The revelation that New Zealand has used its external intelligence agency to tap the communications of candidates for the top job at the World Trade Organisation posed the question: is this a proper use of spies? The answer, I think, is hell yeah.
The director general of the WTO is not some cosy international status job for retired or defeated politicians, at least for New Zealand it is not. It is the cockpit for driving global rounds of negotiations towards a world in which people can buy and sell freely across national borders under fair trading laws and recognised property rights.
There is probably no international post more important to New Zealand's welfare, and probably no trade minister on the world stage more committed than Tim Groser to the WTO ideal. He devoted his previous diplomatic career to trade liberalisation and entered Parliament on National's list purely to pursue the project with political power.
If any of those seeking the director general's chair two years ago were capable of kicking the latest round back to life it was Groser, and member states knew it. That is said to be why he failed to make the short list.
Sadly, a free and fair global trading environment is not a universal goal of governments, though nearly all pay lip service to it. The majority joined the newly formed WTO in the 1990s. It was the the one institution that had eluded the post-war creation of the United Nations and other foundations of international co-operation and a lasting peace.
The 1990s was a time of renewed hope. The Berlin wall had been torn down, the West had won the cold war, monetarism was defeating inflation and competitive markets were acknowledged to be the source of economic success.
But looking back, it was probably naive to think the countries signing up to the WTO in droves were all converts to free trade. Protection is always easier politics in countries that depend on declining industries or want to subsidise surplus agriculture for the sake of maintaining rural life.
The WTO is still in the grip of nations in no hurry to see progress. They treat trade talks as a contest of reluctant concessions in which it is better to stall and stymie agreements than to upset protected constituencies. They don't admit this openly, nor do their candidates for the WTO director's chair.
If tapping their internet traffic can flush out their real intentions, I'm all for it. The surveillance is certainly legal. The GCSB's legislation gives the bureau three stated objectives: the national security of New Zealand, the international relations and wellbeing of New Zealand, and the economic wellbeing of New Zealand.

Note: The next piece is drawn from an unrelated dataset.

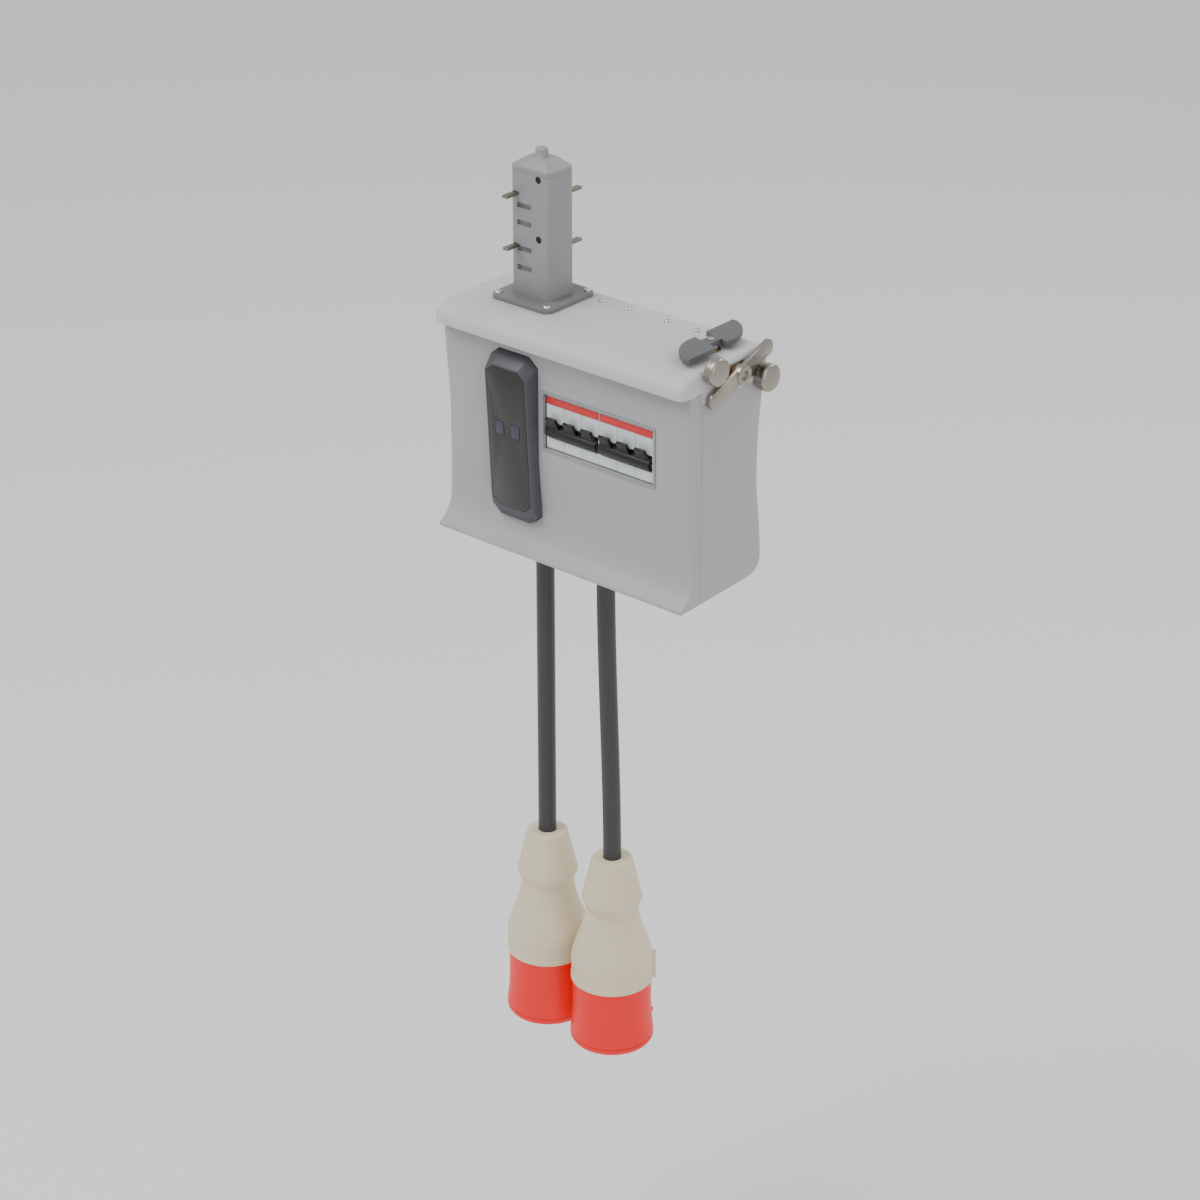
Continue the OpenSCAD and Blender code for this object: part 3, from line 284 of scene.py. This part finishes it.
# Screws and hinge pins: zinc-plated steel. The screws hold the deck, the flange, the front
# cover and the chassis plate. Thin pins carry the breakers' levers and the lids.
def metal(name, colour, rough, stretch=(1, 1, 1)):
    """Bare or plated metal with drawn or turned marks along the least stretched axis."""
    scratch = 0.25
    finish = Finish(name, metallic=1.0, roughness=rough)
    place = finish.add("TexCoord", {"out": "Object"})
    drawn = finish.add("Mapping", {}, Vector=place, Scale=stretch)
    marks = finish.add("TexNoise", {}, Vector=drawn, Scale=420.0, Detail=4.0, Roughness=0.65)
    cloud = finish.add("TexNoise", {}, Vector=place, Scale=45.0, Detail=3.0)
    dark = tuple(v * 0.72 for v in colour[:3]) + (1,)
    finish.feed("Base Color", finish.blend(cloud * 0.6 + marks * 0.4, dark, colour))
    finish.feed("Roughness", rough - 0.12 + marks * scratch)
    finish.feed("Normal", finish.add("Bump", {}, Strength=0.15, Distance=0.0001, Height=marks))
    return finish.material


def finished(material, *nodes):
    """A finish on nodes whose form stays as it is."""
    for node in nodes:
        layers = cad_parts[node].data.materials
        layers.clear()
        layers.append(material)


zinc = metal("screw_steel", tone(225, 226, 228), 0.3)
finished(zinc, "deck_screws", "flange_screws", "cover_screws", "chassis_screws", "toggle_pins", "lid_pins")

# Chassis: a rail under the deck that its screws pull on, a plate on the rear shell's
# bosses and the breakers' standard rail, all of pressed and zinc-plated sheet steel.
plated = metal("zinc_steel", tone(200, 204, 210), 0.38, (1, 1, 0.1))
finished(plated, "chassis_rail", "chassis_plate", "din_rail")

# Contact tower: a column and its lead-in cap, both moulded in a darker glass-filled
# plastic. The column is slotted in its front and its rear, and its foot stands in the flange.
tower_grey = moulded("tower_moulding", tone(142, 143, 145), 0.42, 0.08)
dressed("tower_column", "contact_tower", tower_grey, 0.3)
dressed("tower_lead_in", "tower_cap", tower_grey, 0.4)

# Tower flange: a flat moulded foot, darker than the column, held to the deck by a screw
# in each corner.
foot_grey = moulded("flange_moulding", tone(112, 113, 115), 0.45, 0.08)
dressed("tower_foot", "tower_flange", foot_grey, 0.6)

# Contact bars: tinned copper strip that runs up inside the column, each with a blade that
# stands out at the front or the rear. A black moulded carrier under the deck holds their feet.
copper = metal("contact_copper", tone(150, 142, 128), 0.35)
dressed("tower_blades", "contact_bars", copper, 0.2)
black = moulded("black_moulding", tone(42, 42, 44), 0.45)
finished(black, "bar_carrier")

# Dark screws: blackened steel, two in the front of the tower and two in its rear, and
# those that hold the lock's end plate.
dark_screw = metal("dark_screw", tone(60, 60, 62), 0.45)
finished(dark_screw, "tower_screws", "plate_screws")

# Locking claw: a dark two-lobed casting over the deck, on the head of its turned spindle.
# It turns behind the busway's lips once the tower is in.
cast = moulded("dark_steel", tone(92, 92, 94), 0.5, 0.15, 0.3, 500)
dressed("lock_claw", "claw", cast, 0.7, "claw_shaft")

# Lock handle: a nickel-plated two-arm plate and two turned knobs at the end of the hood,
# over an end plate that carries the handle's bush.
nickel = metal("handle_metal", tone(176, 168, 158), 0.3)
plate_metal = metal("end_plate_metal", tone(158, 152, 144), 0.4)
dressed("handle_plate", "lock_handle", nickel, 0.5, "handle")
dressed("handle_grips", "handle_knobs", nickel, 0.4, "handle")
dressed("end_plate", "bearing_plate", plate_metal, 0.3)

# Lock drive: brass bevel gears pressed on the two shafts inside the hood, which run in
# sintered bronze bushes.
bronze = metal("bronze", tone(176, 140, 90), 0.4)
brass = metal("brass", tone(206, 174, 104), 0.32)
finished(bronze, "spindle_bush", "shaft_bush")
finished(plated, "claw_spindle")
finished(brass, "claw_pinion", "handle_sector")

# Breakers: two three-pole miniature breakers snapped on their rail, in light grey moulded
# cases. The three black levers of each are ganged by one drum.
case_grey = moulded("breaker_moulding", tone(214, 220, 222), 0.4)
lever_black = moulded("toggle_black", tone(16, 16, 17), 0.4)
for k in (1, 2):
    dressed(f"breaker_case_{k}", f"breaker_{k}", case_grey, 0.3)
    dressed(f"breaker_levers_{k}", f"toggle_{k}", lever_black, 0.4, f"breaker_toggle_{k}")

# Marker strips: one thin red plastic strip on the nose of each breaker, above its levers,
# as such breakers have for their labels. These are left plain.
marker = moulded("marker_red", tone(206, 44, 46), 0.35)
dressed("marker_tapes", "marker_strips", marker, 0.2)

# Meter: a charcoal moulded bezel set in the front cover, leaning over a dark glossy pane,
# with two soft keys in the middle of the pane.
bezel = moulded("meter_moulding", tone(70, 71, 77), 0.42)
pane = moulded("meter_face", tone(44, 45, 41), 0.25, 0.1, 0.02)
key_blue = moulded("key_blue_grey", tone(62, 64, 80), 0.5)
dressed("meter_bezel", "meter_housing", bezel, 0.6)
dressed("meter_pane", "meter_window", pane, 0.15)
for side in ("left", "right"):
    dressed(f"meter_button_{side}", f"meter_key_{side}", key_blue, 0.5, f"key_{side}")

# Inside the box: black moulded current transformers, a grey terminal block and a brass
# earth bar, all carried by the chassis plate.
finished(black, "current_transformers")
finished(moulded("terminal_grey", tone(120, 126, 130), 0.45), "terminal_block")
finished(brass, "earth_bar")

# Cable glands: black polyamide, screwed through the underside and held by a flat nut
# inside. Their domed caps clamp the cables.
gland_black = moulded("gland_black", tone(40, 40, 42), 0.4)
for k in (1, 2):
    dressed(f"cable_gland_{k}", f"gland_{k}", gland_black, 0.4)
finished(gland_black, "gland_nut_1", "gland_nut_2")

# Connectors: cream moulded clamping nuts and shells, red collars with a sprung lid, and
# a black insert in each that holds its brass contact tubes.
cream = moulded("connector_cream", tone(222, 209, 180), 0.45, 0.05)
red = moulded("connector_red", tone(250, 6, 4), 0.42, 0.04)
finished(cream, "cord_nut_1", "cord_nut_2", "shell_1", "shell_2")
finished(red, "collar_1", "collar_2", "lid_1", "lid_2")
finished(black, "insert_1", "insert_2")
finished(brass, "contact_tubes_1", "contact_tubes_2")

The last would certainly be served by the election of a good WTO director. Arguably New Zealand's international relations are less well served if the espionage is made public. This week's Snowden drop came just as John Key was about to sign a free trade agreement with South Korea, whose candidate was one of the targets, and it didn't sabotage the deal.
It was clear in the Herald's report that the surveillance continued after Groser had missed the cut. The intelligence on other candidates might have been widely shared and appreciated by countries that share New Zealand's free trade credentials.
There may be precious few of them but with the WTO Doha Round stalled they are making progress on other fronts. Regional and bilateral free trade agreements can be steps in the right direction if they are open to all countries willing to embrace WTO ideals.
New Zealand did the world's first bilateral treaty with China and, along with Singapore, Chile and Brunei, formed the regional pact that has grown into the hemispheric Trans-Pacific Partnership proposal.
The TPP is now the big game in global trade liberalisation, offering hopes of agreement on intellectual property rights, investment rights, biosecurity and much else besides trade in all goods and services. It is being watched closely by Europe and the rest of the world and fiercely opposed by those who claim that it will restrict democratic rights.
It cannot restrict the power of governments to do anything they like, but if they inflict unreasonable damage on a private investment the investor could seek damages from an international tribunal. Sounds fair to me.
It's a little chilling to read Jane Kelsey's criticism of the latest draft investment treaty yesterday. "There is no agreement on restricting capital flows in a financial crisis," she wrote. That is somebody's right to withdraw their own money should New Zealand ever be governed like, say, Brazil, whose currency fell with a thud last week.
A candidate from Brazil got the job at the WTO's magnificent palace at Geneva. Sometime later he was moved by reports of progress in the TPP to announce a new Doha initiative, but nothing happened.